Romney told the officials, "You can try to hermetically seal Warren off from the surrounding areas if you want to, but you won't do it with federal money. … Black people have as much right to equal opportunities as we do. God knows, they have suffered so much they may have more right. … This problem is the most important one America has ever faced."
Warren's mayor responded that his city was being used as a "guinea pig for integration experiments." HUD officials had asked Warren to survey the housing needs of nonresidents employed in the city. The city council refused, with the mayor claiming the survey would be an invitation for "busloads of blacks to move to Warren." Romney then went to Warren for a public forum attended by mayors of 40 Detroit suburbs. "All Americans [should] have the opportunity to live within a reasonable distance of their jobs," he told them. Greeted by an angry crowd, he was escorted away by police.
President Nixon took notice. He instructed John Ehrlichman, the White House counsel, to ensure that no federal funds were withheld from suburbs that refused to accept public or subsidized housing. Romney assured a congressional committee that HUD would not challenge exclusionary zoning ordinances nor cut off funds to communities hostile to black residents. He released urban-renewal funds for Warren. After the town proceeded anyway to pass a November 1970 ballot referendum to withdraw from the federal urban-renewal program entirely, Romney met with Nixon and agreed to abandon suburban integration.
Then, at a news conference, the president repudiated his HUD secretary: Asked about Romney's proposals, Nixon responded, "I can assure you that it is not the policy of this government to use the power of the federal government or federal funds in any other way, in ways not required by the law for forced integration of the suburbs. I believe that forced integration of the suburbs is not in the national interest."

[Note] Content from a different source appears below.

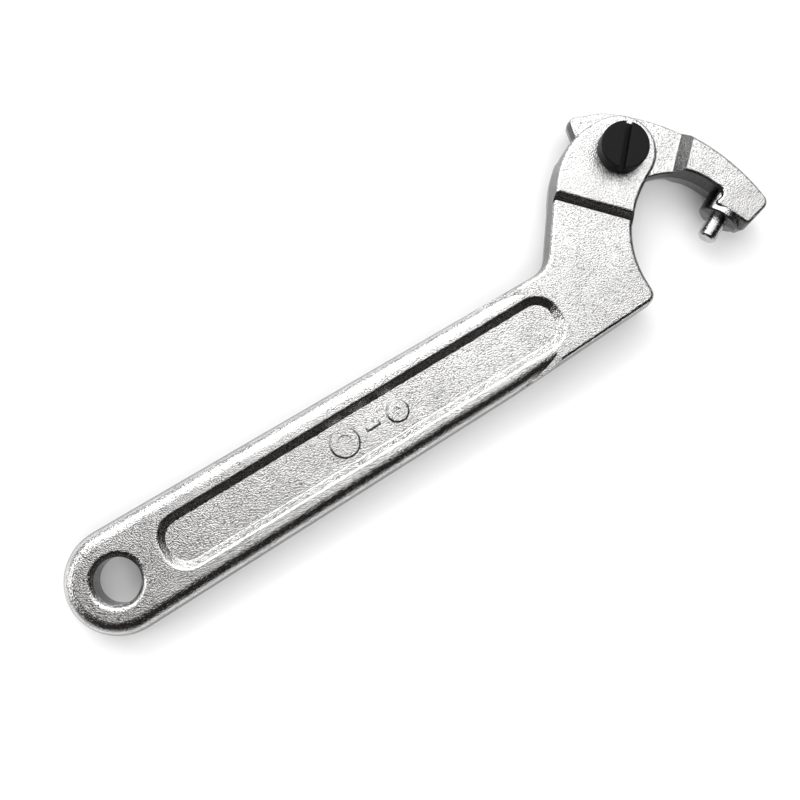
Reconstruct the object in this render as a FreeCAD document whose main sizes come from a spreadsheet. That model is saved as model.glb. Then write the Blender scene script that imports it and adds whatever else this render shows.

Secretary Romney hung on in the cabinet for another two years, no longer pressing the Open Communities initiative. After his 1972 re-election, Nixon accepted Romney's resignation and announced he would refuse to spend any congressionally appropriated funds for subsidized housing. Meanwhile, Nixon's judicial appointees halted the beginnings of progress in the courts toward eliminating exclusionary zoning. By the mid-1970s, the brief window of opportunity for integrating the nation's metropolitan areas had closed. As a consequence, racial inequality in schooling has stubbornly persisted as well.
Gilding the ghetto?
The lessons that George Romney understood so well seem lost to us in the present. Metropolitan school choice remains unworkable while housing segregation persists. But in one respect, Mitt Romney deserves some credit. He limited his fanciful plan to low-income and special-education students only, although the political obstacles to his proposal might be minimized if it were expanded to include all students. That is what Michigan has recently done, with troubling consequences.
In 1996, Michigan enacted an interdistrict-choice plan that differs from Mitt Romney's in two critical ways. First, Michigan's Schools of Choice plan permits all students, not only low-income or special-education students, to choose public schools outside their districts. Second, districts can refuse to participate.
The result has been increased school segregation. Districts like Grosse Pointe simply opt out, taking no black students from neighboring Detroit. In other suburban communities bordering Detroit, white families in newly integrated and changing neighborhoods drive their children to schools in districts even farther from the city. That's why, in a neighborhood on Warren's southern edge, McKinley Elementary School is now 53 percent African American, with 91 percent of its students eligible for the lunch program. The community is in transition, and though whites have lower incomes than more-affluent families farther north in Warren, McKinley Elementary is more African American and poor than its neighborhood. As white families have fled integrated education and transferred children to whiter suburbs farther away, the school district has filled its empty seats with more transfers from Detroit. Soon we can expect McKinley Elementary to be another "failing" school, further exacerbating white flight, thanks to Schools of Choice.
Michigan makes no provision for transportation of students to schools outside their districts. Only parents with automobiles, gas money, and no morning or afternoon work demands (or members of carpools with such parents) can avail themselves of the program. Metropolitan Detroit's highways are now filled with parents driving to distant schools. Low-income African Americans from Detroit take children to first-ring suburbs where neighborhoods are changing, while middle-class white parents from these suburbs take children to the second ring.
Although Mitt Romney has proposed an unworkable plan for school integration, the Obama administration has avoided the issue entirely by embracing urban charter schools and intradistrict choice. Charter schools are even more segregated than regular public schools. Despite lack of evidence for charter-school efficacy and strong empirical support for the benefits of integration, administration officials fail to describe the black-white achievement gap as a reflection of racial separation. Establishing racially homogenous charter schools in urban neighborhoods, even where charter schools are competent, is but a contemporary example of what Moynihan called "gilding the ghetto."
George Romney, in contrast, understood that suburbs must be forced to desegregate so that disadvantaged children could live near and attend predominantly middle-class schools. He and his allies were defeated in their efforts. Partly because of this, the achievement gap between black and white children has not narrowed nearly as much as it might have in the past half-century. It is unlikely to narrow much further without revisiting the imperative of residential integration in our metropolitan areas.